Some potential drawbacks
Home warranty companies often add dollar limits per repair or per year. This can vary big time, and generally, there is no limit.
Claims may be denied by the home warranty company if an item has not been properly maintained, and tough especially for homeowners who just took occupancy of a home. Be aware some home warranty companies use “improper maintenance” as an excuse to dispute justifiable claims.
Home warranty companies will decide whether to fix or replace a system, and you may or may not agree with the decision.
If an appliance needs to be replaced, the homeowner sometimes may not have a say about the make or model of the replacement. Also, under certain scenarios like an unexpected power surge, an appliance will not be covered.

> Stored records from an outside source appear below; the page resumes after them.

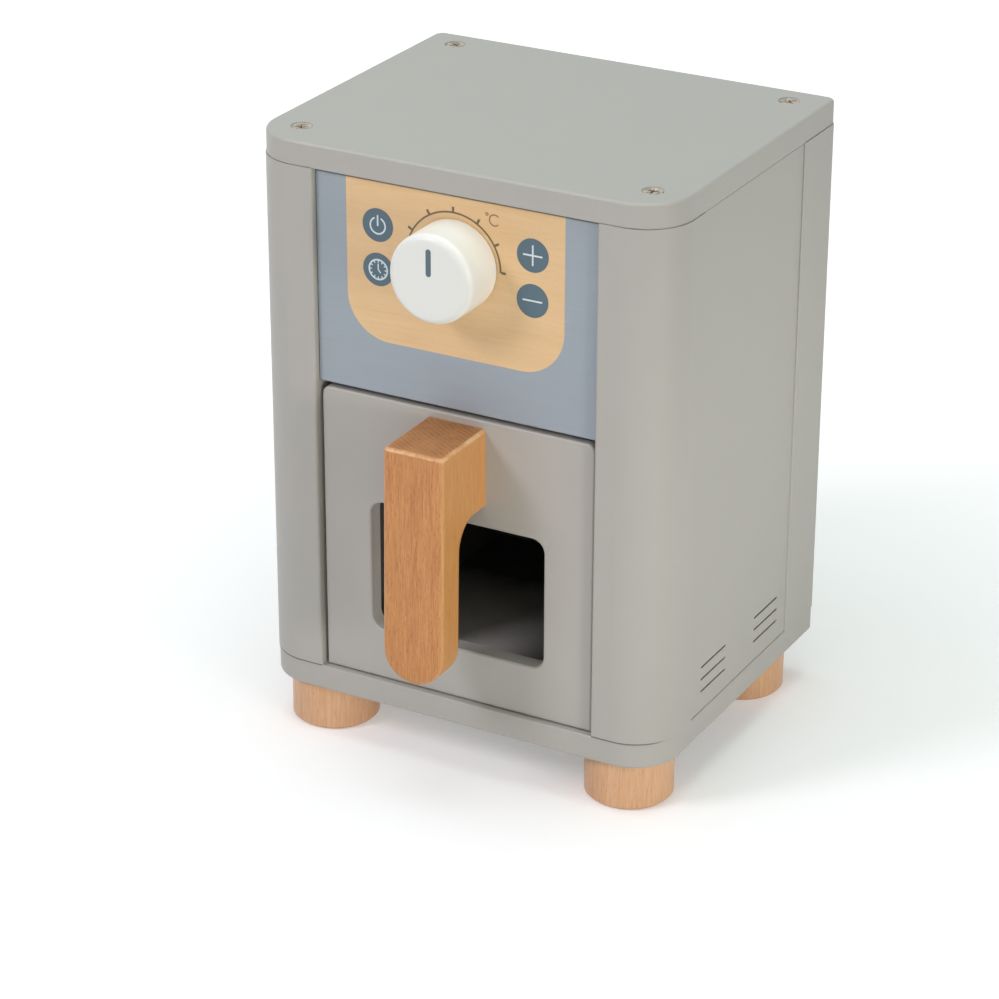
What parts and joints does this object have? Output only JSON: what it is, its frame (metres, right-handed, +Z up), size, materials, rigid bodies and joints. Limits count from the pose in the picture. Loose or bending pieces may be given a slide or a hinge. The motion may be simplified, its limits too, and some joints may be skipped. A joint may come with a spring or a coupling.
{
  "type": "toy air fryer",
  "caption": "Play kitchen air fryer: painted wooden casing on round feet, pull-out drawer with a window and a wooden handle, and a turning knob.",
  "frame": {"origin": "on the floor, under the middle of the whole toy's box, handle included", "axes": "+Z up, -Y towards the front with the drawer and the knob, +X to the right seen from the front"},
  "size_m": [0.1636, 0.1641, 0.23],
  "materials": {
    "grey_paint": "satin water-based paint on smooth board",
    "slate_paint": "satin slate paint round a clear-coated light wood field",
    "beech": "clear satin lacquer, straight grain with dark flecks",
    "dowel_wood": "plain hardwood dowel",
    "white_paint": "satin white paint",
    "screw_steel": "yellow zinc plated",
    "felt": "dense felt"
  },
  "bodies": {
    "casing": {"top_panel": "grey_paint", "bottom_panel": "grey_paint", "front_left_post": "grey_paint", "front_right_post": "grey_paint", "rear_left_post": "grey_paint", "rear_right_post": "grey_paint", "left_side_panel": "grey_paint", "right_side_panel": "grey_paint", "back_panel": "grey_paint", "control_panel": "slate_paint", "foot_front_left": "beech", "foot_front_right": "beech", "foot_rear_left": "beech", "foot_rear_right": "beech", "top_screws": "screw_steel", "foot_screws": "screw_steel", "back_panel_screws": "screw_steel"},
    "dial": {"knob": "white_paint", "knob_axle": "dowel_wood", "knob_felt_washer": "felt", "knob_collar": "dowel_wood", "knob_collar_screw": "screw_steel"},
    "drawer": {"drawer_front": "grey_paint", "drawer_left_side": "grey_paint", "drawer_right_side": "grey_paint", "drawer_back": "grey_paint", "drawer_floor": "grey_paint", "handle": "beech", "handle_screws": "screw_steel"}
  },
  "joints": [
    {"name": "drawer_slide", "type": "slide", "parent": "casing", "child": "drawer", "axis": [0, -1, 0], "range_m": [0, 0.105]},
    {"name": "knob_turn", "type": "hinge", "parent": "casing", "child": "dial", "pos_m": [0, -0.0501, 0.1957], "axis": [0, 1, 0], "continuous": true}
  ]
}
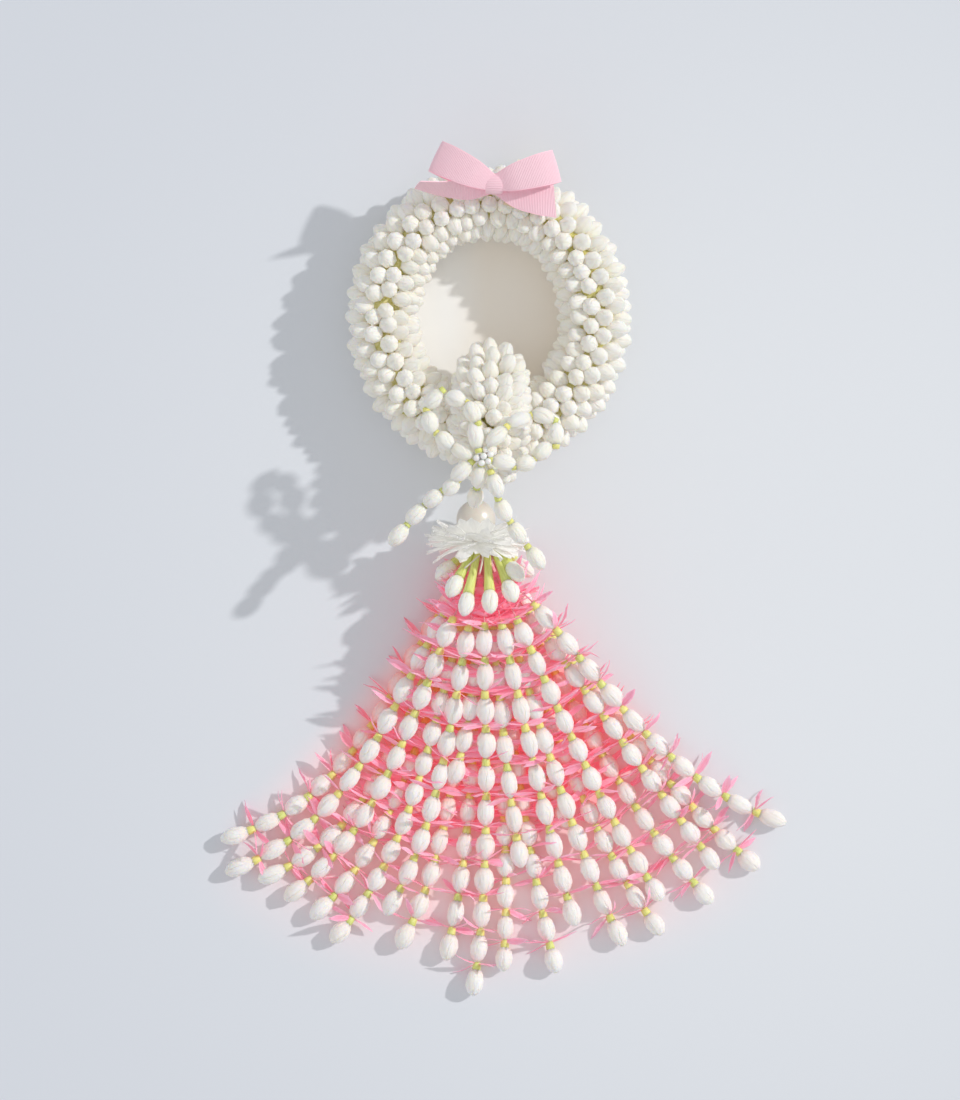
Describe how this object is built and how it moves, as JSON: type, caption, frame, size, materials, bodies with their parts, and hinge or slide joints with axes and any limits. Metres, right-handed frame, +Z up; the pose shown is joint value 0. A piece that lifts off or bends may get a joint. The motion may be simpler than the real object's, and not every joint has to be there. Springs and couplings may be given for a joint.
{
  "type": "jasmine garland",
  "caption": "Jasmine bud garland: an oval ring of threaded buds with a bud bow, a pearl and a fanned tassel, laid flat, to hang from a wrist or to offer.",
  "frame": {"origin": "on the surface the garland lies on, under the middle of its overall box", "axes": "+Y from the tassel to the top of the ring, +Z up from the surface, +X across the garland to the right as seen from above with the ring at the top"},
  "size_m": [0.2694, 0.4042, 0.065],
  "materials": {
    "jasmine_buds": "matte, waxy petals",
    "pearls": "pearl gloss",
    "skirt_petals": "thin translucent cloth",
    "thread": "cotton thread",
    "collar_buds": "matte, pale green tubes with white buds",
    "pink_ribbon": "ribbed ribbon",
    "cream_ribbon": "satin",
    "tassel_buds_and_florets": "matte, white buds and pink florets"
  },
  "bodies": {
    "root": {"ring_buds_1": "jasmine_buds", "ring_buds_2": "jasmine_buds", "ring_buds_3": "jasmine_buds", "ring_buds_4": "jasmine_buds", "ring_buds_5": "jasmine_buds", "ring_buds_6": "jasmine_buds", "ring_buds_7": "jasmine_buds", "ring_buds_8": "jasmine_buds", "clasp_buds": "jasmine_buds", "bow_loop_left": "jasmine_buds", "bow_loop_right": "jasmine_buds", "bow_tail_left": "jasmine_buds", "bow_tail_middle": "jasmine_buds", "bow_tail_right": "jasmine_buds", "knot_beads": "pearls", "neck_pearl": "pearls", "petal_skirt_upper": "skirt_petals", "petal_skirt_lower": "skirt_petals", "ring_thread": "thread", "neck_thread": "thread", "binding": "thread", "collar_buds": "collar_buds", "ribbon_bow": "pink_ribbon", "cream_ribbon": "cream_ribbon", "tassel_strand_01": "tassel_buds_and_florets", "tassel_strand_02": "tassel_buds_and_florets", "tassel_strand_03": "tassel_buds_and_florets", "tassel_strand_04": "tassel_buds_and_florets", "tassel_strand_05": "tassel_buds_and_florets", "tassel_strand_06": "tassel_buds_and_florets", "tassel_strand_07": "tassel_buds_and_florets", "tassel_strand_08": "tassel_buds_and_florets", "tassel_strand_09": "tassel_buds_and_florets", "tassel_strand_10": "tassel_buds_and_florets", "tassel_strand_11": "tassel_buds_and_florets", "tassel_strand_12": "tassel_buds_and_florets", "tassel_strand_13": "tassel_buds_and_florets", "tassel_strand_14": "tassel_buds_and_florets", "tassel_strand_15": "tassel_buds_and_florets", "tassel_strand_16": "tassel_buds_and_florets", "tassel_strand_17": "tassel_buds_and_florets", "tassel_strand_18": "tassel_buds_and_florets", "tassel_strand_19": "tassel_buds_and_florets", "tassel_strand_20": "tassel_buds_and_florets", "tassel_strand_21": "tassel_buds_and_florets", "tassel_strand_22": "tassel_buds_and_florets", "tassel_strand_23": "tassel_buds_and_florets", "tassel_strand_24": "tassel_buds_and_florets"}
  },
  "joints": []
}
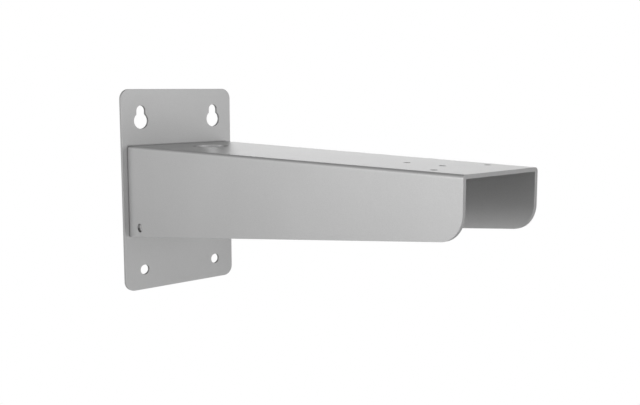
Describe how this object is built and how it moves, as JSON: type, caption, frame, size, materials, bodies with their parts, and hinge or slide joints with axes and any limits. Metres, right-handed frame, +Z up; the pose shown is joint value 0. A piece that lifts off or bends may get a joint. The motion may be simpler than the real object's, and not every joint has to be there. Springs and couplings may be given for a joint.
{
  "type": "camera wall bracket",
  "caption": "Wall bracket for a camera: a tapered upside-down channel arm on an upright plate with keyholes, with a cable hole and a hole circle for the camera.",
  "frame": {"origin": "middle of the plate's wall face", "axes": "+X out of the wall along the arm, +Y to the side, +Z up"},
  "size_m": [0.403, 0.13, 0.2],
  "materials": {
    "painted_steel": "satin silver-grey powder coat"
  },
  "bodies": {
    "root": {"wall_plate": "painted_steel", "support_arm": "painted_steel", "inner_welds": "painted_steel"}
  },
  "joints": []
}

Don’t believe all home warranty reviews!
Be wary of online search results for home warranty reviews if you decided to do your research. Some could be faux rankings, perhaps paid for by the company itself.
Don’t trust the customer testimonials that appear on a home warranty company’s website. You will mostly see five-star ratings and great reviews. Check out the Better Business Bureau instead to see the companies ratings.
The BBB’s ratings are based on:
· The number of complaints.
· The size of the business.
· How well the business responded to complaints, how quickly the complaints were resolved, and whether the business made a good faith effort to resolve complaints. Look at the BBB’s website for companies rated A or A-plus and contacting them directly.
If you want to purchase a home warranty, be sure to check its rating with the Better Business Bureau. Also, it’s imperative to take the time to peruse and review the contract describing standard coverage, optional coverage, and upgraded items. Understand the limitations; it may not be necessary to pay a higher premium for optional or upgraded coverage. Be leery of premiums before you sign.
Shop around as consumers have a choice of paying annual premiums to feel secure or think about building an emergency fund for unexpected expenses. It may be better to rely on emergency money than to pay annual premiums for a home warranty contract that might never have been needed.